Your objective:
The lines to reproduce run from the first one through the line containing "halfLength, halfWidth = (canopyHigh.x". Reproduce them exactly.

** START Data section **

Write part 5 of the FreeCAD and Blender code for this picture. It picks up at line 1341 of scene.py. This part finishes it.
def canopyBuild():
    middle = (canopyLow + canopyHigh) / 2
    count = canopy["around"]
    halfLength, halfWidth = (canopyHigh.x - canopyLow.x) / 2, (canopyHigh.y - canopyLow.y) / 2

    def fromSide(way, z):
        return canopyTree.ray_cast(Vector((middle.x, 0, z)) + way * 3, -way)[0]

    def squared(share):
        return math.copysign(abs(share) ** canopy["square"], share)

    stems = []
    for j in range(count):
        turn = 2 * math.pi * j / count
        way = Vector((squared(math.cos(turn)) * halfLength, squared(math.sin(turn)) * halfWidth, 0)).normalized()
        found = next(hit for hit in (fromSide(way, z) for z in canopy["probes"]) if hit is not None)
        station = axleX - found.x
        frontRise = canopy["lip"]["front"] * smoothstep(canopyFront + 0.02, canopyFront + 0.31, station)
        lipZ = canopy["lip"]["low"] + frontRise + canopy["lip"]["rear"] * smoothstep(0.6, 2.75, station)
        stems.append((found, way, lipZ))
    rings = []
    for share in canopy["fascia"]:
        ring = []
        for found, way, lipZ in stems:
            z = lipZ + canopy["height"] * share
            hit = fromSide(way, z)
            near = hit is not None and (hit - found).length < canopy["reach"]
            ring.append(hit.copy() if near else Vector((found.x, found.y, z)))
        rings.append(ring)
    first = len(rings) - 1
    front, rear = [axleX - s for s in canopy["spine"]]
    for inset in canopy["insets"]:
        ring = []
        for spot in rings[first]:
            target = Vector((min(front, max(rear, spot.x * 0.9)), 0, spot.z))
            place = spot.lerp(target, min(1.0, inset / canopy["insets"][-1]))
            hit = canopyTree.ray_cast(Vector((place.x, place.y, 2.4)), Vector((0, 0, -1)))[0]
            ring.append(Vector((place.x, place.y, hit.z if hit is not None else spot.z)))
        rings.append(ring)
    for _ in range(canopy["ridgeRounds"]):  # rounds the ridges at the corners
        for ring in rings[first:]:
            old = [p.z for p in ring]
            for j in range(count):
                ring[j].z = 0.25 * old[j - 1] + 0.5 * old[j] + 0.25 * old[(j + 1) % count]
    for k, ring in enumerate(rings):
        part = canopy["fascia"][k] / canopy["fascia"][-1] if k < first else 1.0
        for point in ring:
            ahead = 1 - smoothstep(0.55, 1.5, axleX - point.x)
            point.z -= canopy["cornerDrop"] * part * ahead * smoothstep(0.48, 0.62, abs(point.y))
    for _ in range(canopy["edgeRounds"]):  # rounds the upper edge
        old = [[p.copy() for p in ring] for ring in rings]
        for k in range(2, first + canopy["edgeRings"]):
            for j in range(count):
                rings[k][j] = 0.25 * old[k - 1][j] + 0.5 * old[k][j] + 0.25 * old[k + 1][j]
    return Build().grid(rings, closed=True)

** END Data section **

Full answer:
Write part 5 of the FreeCAD and Blender code for this picture. It picks up at line 1341 of scene.py. This part finishes it.
def canopyBuild():
    middle = (canopyLow + canopyHigh) / 2
    count = canopy["around"]
    halfLength, halfWidth = (canopyHigh.x - canopyLow.x) / 2, (canopyHigh.y - canopyLow.y) / 2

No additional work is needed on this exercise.